One tradeoff between blocks and text is density: text is simply more compact that the corresponding block. Consider the example of the distance formula (shown here), which contains quite a few nested blocks. Visual complexity makes code difficult to reason about. All these blocks take up a lot of space! A teacher might want to focus on the fact that we're summing two squares, or perhaps view this expression in the context of a larger program. Both of these goals are hindered by the lack of density that comes from leaving the world of text.
There's also a learning goal at work here. Math is all about abstraction, and math teachers take advantage of this fact all the time! Being able to "box up" a chunk of arithmetic has tremendous pedagogical value, and has natural extensions into function definition. To manage visual complexity, we added code folding for blocks. Essentially, any non-literal block can be in a collapsed or expanded state, and this state can be toggled with the left and right arrow keys.
This is also a win for visually-impaired users: with block-folding, navigation can be breadth-first, rather than depth-first: users can simply hop from expression to expression, for example, only delving inside an expression when they choose to.
User Interface: we use left- and right-arrow keys to manage collapsing. If a collapsable block is active and expanded, hitting left-arrow will collapse it (otherwise a beep is heard). if a collapsable block is active and collapsed, hitting right-arrow will expand it (power-user shortcut: hitting right-arrow on an expanded block will active the block's first child, and hitting left-arrow on a child will activate the parent!). We use the standard aria-expanded attribute to make sure assistive devices will do the right thing.
Goal 5: Let Students Learn from Mistakes
Just because blocks can prevent mistakes doesn't mean they should! At Bootstrap, we think that certain mistakes are valuable learning opportunities, and we've published several papers about our approach to error messages (Marceau, Fisler, and Krishnamurthi, 2011, Marceau, Fisler, and Krishnamurthi, 2011; Wrenn and Krishnamurthi, 2017). Give how seriously we take error messages, we want to explictly allow for them in our block language. Anyone who's walked through code in front of a class knows that code goes from correct state to correct state...often by way of incorrect intermediate steps. We think blocks shouldn't rule that out. We also think there's a downside to over-scaffolding expressions to the point where "if the block fits, it must be right." We need our block language to let users write invalid code.
With a little parser tweaking, we can allow grammatically-invalid code to render in blocks. These blocks show up a little differently to provide a hint that something is wrong, but we still let students create, edit and evaluate them.

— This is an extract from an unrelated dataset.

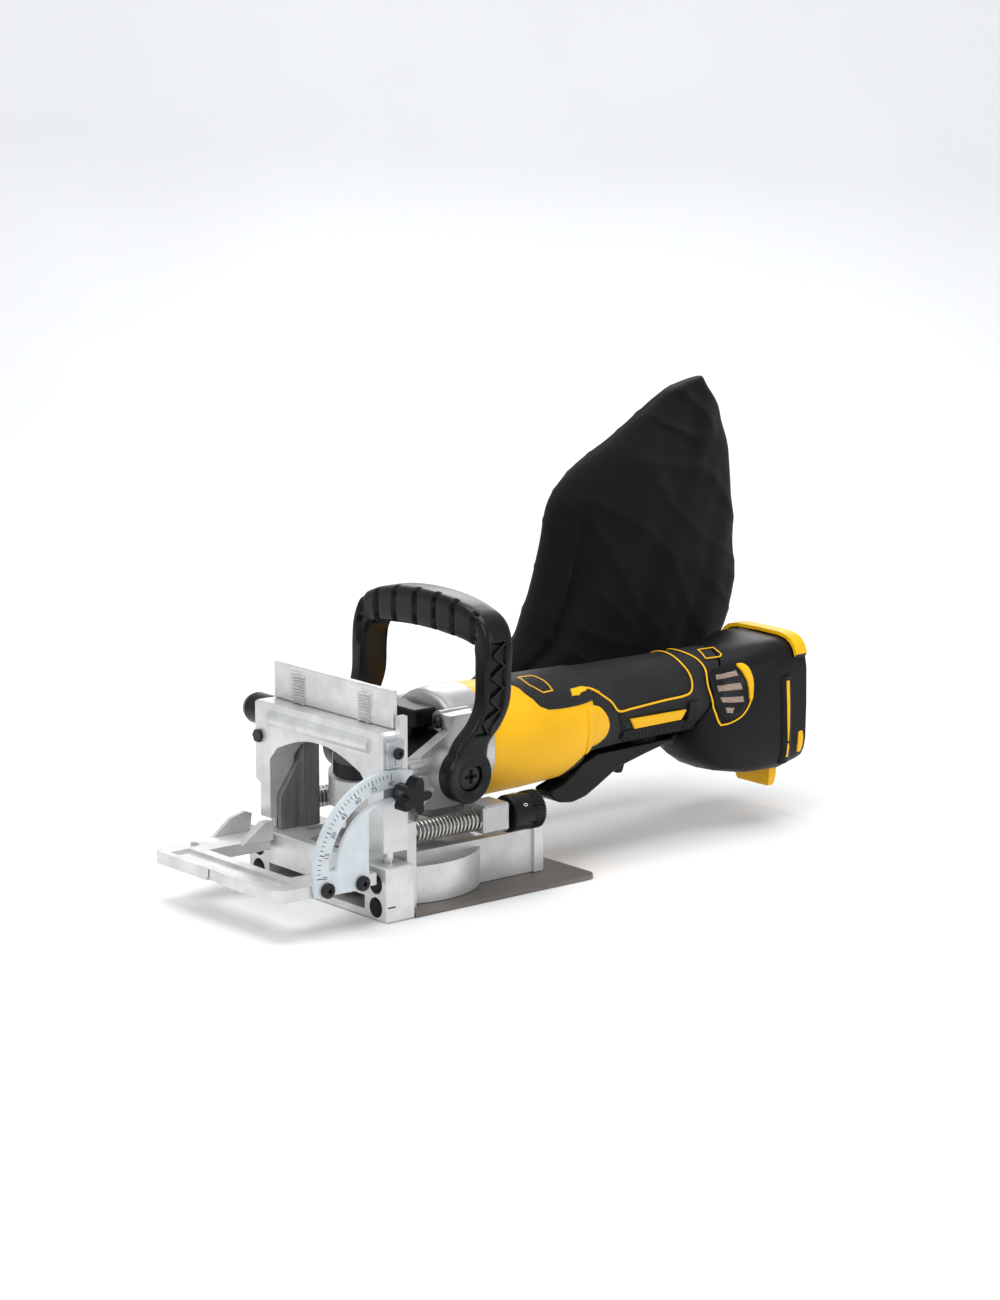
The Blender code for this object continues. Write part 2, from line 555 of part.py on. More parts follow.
def handle_path():
    """Right-hand half of the handle's middle line: (x, y, z, half across, half along Y)."""
    stations = [(62.5, 20, 90, 6.2, 15), (63, 24, 104, 6.2, 12), (64.5, 34, 115, 6.4, 11.5),
                (65.5, 40, 128, 6.6, 11.5), (65.5, 41, 150, 7.0, 11.5), (64.5, 42, 164, 8.6, 11.5),
                (58, 43, 174, 10.6, 11.5), (45, 43, 178.5, 11.8, 11.5), (30, 43, 180.8, 12.6, 11.5),
                (15, 43, 182, 12.9, 11.5), (0, 43, 182.4, 13, 11.5)]
    return stations


def front_handle():
    half = handle_path()
    stations = half + [(-x, y, z, a, b) for x, y, z, a, b in reversed(half[:-1])]
    rings = []
    for i, (x, y, z, across, along) in enumerate(stations):
        before = stations[max(i - 1, 0)]
        after = stations[min(i + 1, len(stations) - 1)]
        turn = atan2(after[2] - before[2], after[0] - before[0])
        if i in (0, len(stations) - 1):
            turn = pi / 2 if i == 0 else -pi / 2
        out = Vector((sin(turn), 0, -cos(turn)))
        ring = []
        for u, v in HANDLE_SECTION:
            ring.append(Vector((x, y, z)) + out * across * u + Vector((0, along * v, 0)))
        rings.append(ring)
    handle = piece("front_handle", loft(rings), "black_plastic", "motor_unit", smooth=50)
    for side, word in ((1, "left"), (-1, "right")):
        low, high = sorted((side * 56.2, side * 68.8))
        weld(handle, rod("X", HANDLE_PIVOT_Y, HANDLE_PIVOT_Z, HANDLE_EYE_R, low, high, 28))
        sink_low, sink_high = sorted((side * 64.0, side * 75.0))
        cut(handle, rod("X", HANDLE_PIVOT_Y, HANDLE_PIVOT_Z, 9.6, sink_low, sink_high))
        hole_low, hole_high = sorted((side * 50.0, side * 66.0))
        cut(handle, rod("X", HANDLE_PIVOT_Y, HANDLE_PIVOT_Z, 3.6, hole_low, hole_high, 16))
        screw("handle_screw_" + word, "X", HANDLE_PIVOT_Y, HANDLE_PIVOT_Z, side * 64.3, 9.2, 4, 3.2, 18,
              "motor_unit", out=side)


# ---------------------------------------------------------------- drive train

def drive_train():
    z = MOTOR_Z
    gear = piece("bevel_gear", loft([[(*p, at) for p in toothed(36, r, r + 1.4)]
                 for r, at in ((18.6, 75), (13.5, 82.3))]), "dark_steel", "arbor")
    cut(gear, rod("Z", 0, 0, 6.3, 60, 95, 20))
    piece("spindle", turned("Z", 0, 0, [(4.6, 5.8), (4.6, 8), (7.6, 13.6), (7.6, 45), (6, 47), (6, 84)]),
          "steel", "arbor")
    blade_outline = []
    for i in range(BLADE_TEETH):
        mid = 2 * pi * i / BLADE_TEETH
        blade_outline += [(BLADE_R * cos(mid), BLADE_R * sin(mid))]
        blade_outline += arc(0, 0, 43, 360 * i / BLADE_TEETH + 3, 360 * (i + 1) / BLADE_TEETH - 14, 4)
        blade_outline += [(BLADE_R * cos(mid + 0.96), BLADE_R * sin(mid + 0.96))]
    blade = piece("blade", prism("Z", blade_outline, BLADE_Z - BLADE_HALF_THICK,
                  BLADE_Z + BLADE_HALF_THICK), "steel", "arbor")
    cut(blade, rod("Z", 0, 0, 7.0, 0, 20))
    piece("blade_flange", ring_solid("Z", 0, 0, 8.0, 15, BLADE_Z + 1.8, 17), "dark_steel", "arbor")
    piece("spindle_bearing", ring_solid("Z", 0, 0, 8.0, 16, 34, 45), "steel", "motor_unit")
    rotor = piece("rotor", turned("Y", 0, z, [(3.6, 27), (3.6, 78), (16, 78), (16, 128), (3.6, 128),
                  (3.6, 148)]), "dark_steel", "rotor")
    weld(rotor, loft([[(u, y, v) for u, v in toothed(12, r, r + 1.0, 0, z, 0.13)]
                      for r, y in ((3.4, 15.5), (4.6, 22), (4.6, 28))]))
    fan = piece("cooling_fan", turned("Y", 0, z, [(30, 55.5), (30, 57), (9, 58), (9, 63)]),
                "black_plastic", "rotor")
    for i in range(7):
        turn = 2 * pi * i / 7
        ends = [(10, turn), (30, turn + 0.35), (30, turn + 0.41), (10, turn + 0.14)]
        weld(fan, prism("Y", [(r * cos(t) * 0.99, z + r * sin(t) * 0.99) for r, t in ends], 56.6, 63))
    cut(fan, rod("Y", 0, z, 3.9, 50, 70, 16))
    piece("motor_bearing_front", ring_solid("Y", 0, z, 3.9, 11, 34, 43), "steel", "motor_unit")
    stator = piece("stator", ring_solid("Y", 0, z, 17, 32, 70, 136, 24), "copper", "motor_unit")
    for i in range(6):
        turn = 2 * pi * i / 6
        cut(stator, rod("Y", 24.5 * cos(turn), z + 24.5 * sin(turn), 3.4, 60, 140, 8))
    piece("motor_bearing_rear", ring_solid("Y", 0, z, 3.9, 9, 139, 147), "steel", "motor_unit")
    bracket = piece("motor_end_bracket", ring_solid("Y", 0, z, 9.3, 30, 140, 146),
                    "black_plastic", "motor_unit")
    for i in range(4):
        turn = 2 * pi * (i + 0.5) / 4
        cut(bracket, rod("Y", 20 * cos(turn), z + 20 * sin(turn), 6, 130, 150, 8))


# ---------------------------------------------------------------- motor housing, grip and foot

def motor_housing():
    rings = [oval(0, MOTOR_FRONT_Y + GAP, MOTOR_Z, 39.6, 39.6, 2.0, 24),
             oval(0, 80, MOTOR_Z, 39, 38.6, 2.0, 24), oval(0, 110, MOTOR_Z, 38, 38.0, 2.05, 24),
             oval(0, 138, MOTOR_Z + 0.6, 36.6, 37, 2.1, 24), oval(0, 150, MOTOR_Z + 2.4, 34.4, 35, 2.1, 24),
             oval(0, MOTOR_REAR_Y, MOTOR_Z + 5.0, 31.5, 32, 2.1, 24)]
    shell(piece("motor_housing", loft(rings, open_end=True), "yellow_plastic", "motor_unit"), 2.4)


def grip_rings():
    return [oval(0, MOTOR_REAR_Y + GAP, 95.2, 31.2, 31.4, 2.1, 24), oval(0, 175, 96.2, 29.4, 29.6, 2.1, 24),
            oval(0, 215, 97, 28.2, 28.6, 2.1, 24), oval(0, 250, 96.8, 28, 28.6, 2.1, 24),
            oval(0, 292, 96.4, 28.2, 28.8, 2.1, 24)]


def grip_shells():
    past_end = [(251.5, 60), (288.8, 130), (330, 130), (330, 60)]
    for side, word in ((1, "left"), (-1, "right")):
        half = piece("grip_shell_" + word, loft(grip_rings(), open_end=True), "rubber", "motor_unit")
        shell(half, 2.4)
        cut(half, block(side * -60, side * 0.15, 150, 300, 50, 140), prism("X", past_end, -50, 50))
        cut(half, block(-9.6, 9.6, 162, 250, 50, 78))


def battery_foot():
    rings = [slanted_oval(0, (256.8, 68), (287.3, 125.2), 28.2, 2.2, 24),
             slanted_oval(0, (257.5, 59), (295, 126), 31, 2.5, 24),
             slanted_oval(0, (264, 48), (305, 127), 35, 3.0, 24),
             slanted_oval(0, (280, 38.5), (316, 128.5), 38, 3.6, 24),
             slanted_oval(0, (305, 34), (326, 129.5), 39, 4.5, 24),
             slanted_oval(0, (331, 33.5), (337, 129.5), 39, 5.0, 24),
             slanted_oval(0, (351, 38), (351, 126), 38, 5.0, 24)]
    foot = piece("battery_foot", loft(rings, open_end=True), "black_plastic", "motor_unit")
    shell(foot, 2.6)
    cut(foot, block(-22, 22, 303, 346, 20, 45))
    rails = piece("battery_rail_plate", block(-31, 31, 336, 340, 46, 117), "black_plastic", "motor_unit")
    for side in (-1, 1):
        weld(rails, block(side * 26, side * 31, 339, 349, 48, 114))
    plug = [(316, 62), (316, 27), (319, 23), (338, 23), (340, 25), (340, 33), (335.5, 34), (335.5, 62)]
    piece("battery_terminal_block", prism("X", plug, -13, 13), "yellow_plastic", "motor_unit")
    inner = [(x, z + 0.6) for x, _, z in slanted_oval(0, (0, 33.5), (0, 129.5), 39.6, 5.0, 28)[2:13]]
    outer = [(x * 1.045, z + 2.6) for x, z in inner]
    piece("foot_top_trim", prism("Y", outer + list(reversed(inner)), 338.5, 349),
          "yellow_plastic", "motor_unit")
    piece("switch_module", block(-14, 14, 176, 214, 84, 112, 1.0), "black_plastic", "motor_unit")


def paddle_pieces():
    lower = [(248, 63), (225, 58), (200, 52), (180, 41), (170, 36), (158, 33.5), (147, 35), (139, 39)]
    upper = [(138, 44.5), (150, 48.5), (160, 54.5), (166, 59.5), (180, 65), (250, 66.4)]
    paddle = piece("paddle_switch", prism("X", lower + upper, -9, 9, 1.2), "black_plastic", "paddle")
    weld(paddle, rod("X", PADDLE_PIVOT_Y, PADDLE_PIVOT_Z - 1.6, 3.4, -8.6, 8.6, 14))
    cut(paddle, block(-4, 4, 196, 216, 40, 80))
    lever = [(199, 64.5), (212, 64.5), (212, 58), (207, 46.5), (203, 46.5), (199, 56)]
    piece("lock_off_lever", prism("X", lever, -3.6, 3.6), "black_plastic", "lock_off")


def build():
    clear_scene()
    body("base", 0, 0, 0)
    body("motor_unit", 0, 0, 0)
    body("carriage", 0, 0, 0)
    body("height_pinion", -60, PINION_Y, PINION_Z, "carriage")
    body("fence", 0, PIVOT_Y, PIVOT_Z, "carriage")
    body("tilt_knob", 80, TILT_BOLT_Y, TILT_BOLT_Z, "carriage")
    body("arbor", 0, 0, 0, "motor_unit")
    body("rotor", 0, 100, MOTOR_Z, "motor_unit")
    body("depth_turret", ROD_X, 70, ROD_Z, "motor_unit")
    body("spindle_lock", 0, 24, 110, "motor_unit")
    body("paddle", 0, PADDLE_PIVOT_Y, PADDLE_PIVOT_Z, "motor_unit")
    body("lock_off", 0, 205.5, 63.5, "paddle")
    for make in (base_casting, base_fittings, rack_column, dust_pieces, height_carriage, carriage_fittings,
                 fence, tilt_knob, gear_housing, nose_pieces, yoke_and_turret, front_handle, drive_train,
                 motor_housing, grip_shells, battery_foot, paddle_pieces):
        make()


build()
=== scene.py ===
"""Looks for the cordless biscuit joiner: materials, trim, markings, springs and the cloth bag."""

import json
from math import cos, exp, pi, radians, sin

import bmesh
import bpy
from mathutils import Matrix, Vector, noise
from mathutils.bvhtree import BVHTree
from mathutils.geometry import delaunay_2d_cdt

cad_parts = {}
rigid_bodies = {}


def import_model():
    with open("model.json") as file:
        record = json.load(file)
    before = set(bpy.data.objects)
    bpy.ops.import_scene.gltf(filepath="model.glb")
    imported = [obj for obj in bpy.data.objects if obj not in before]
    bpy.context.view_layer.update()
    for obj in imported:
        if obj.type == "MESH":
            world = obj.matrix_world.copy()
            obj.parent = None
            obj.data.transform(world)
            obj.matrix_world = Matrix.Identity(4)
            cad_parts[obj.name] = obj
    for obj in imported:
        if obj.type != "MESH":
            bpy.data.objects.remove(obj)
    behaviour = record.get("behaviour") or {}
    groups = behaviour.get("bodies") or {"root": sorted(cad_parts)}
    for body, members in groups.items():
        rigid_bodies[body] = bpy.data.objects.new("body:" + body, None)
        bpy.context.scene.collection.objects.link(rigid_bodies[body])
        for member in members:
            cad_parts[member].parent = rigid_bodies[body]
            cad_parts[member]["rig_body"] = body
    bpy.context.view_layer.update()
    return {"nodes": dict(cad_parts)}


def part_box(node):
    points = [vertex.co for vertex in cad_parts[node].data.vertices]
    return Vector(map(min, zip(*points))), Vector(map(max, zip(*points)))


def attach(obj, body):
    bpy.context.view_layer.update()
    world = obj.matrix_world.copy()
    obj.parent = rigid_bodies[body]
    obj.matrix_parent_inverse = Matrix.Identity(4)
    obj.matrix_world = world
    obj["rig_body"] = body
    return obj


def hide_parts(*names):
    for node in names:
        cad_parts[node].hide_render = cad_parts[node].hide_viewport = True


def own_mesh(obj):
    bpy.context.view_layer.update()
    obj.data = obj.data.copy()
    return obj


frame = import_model()
NODES = frame["nodes"]

MM = 0.001
GRIP_AXIS_Z = 96 * MM
EDGE_ROUNDING = 0.6 * MM


# ---------------------------------------------------------------- materials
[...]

When a grammatically-incorrect program is evaluated in Bootstrap, students get a helpful error message. We're proud of the error messages we've built into our software. Our block language includes hooks, allowing the editor to highlight any portion of a block expression for parser and runtime errors. This provides a perfect parallel to the existing error messages in our environment, building a smooth road-map to text-based programming later on.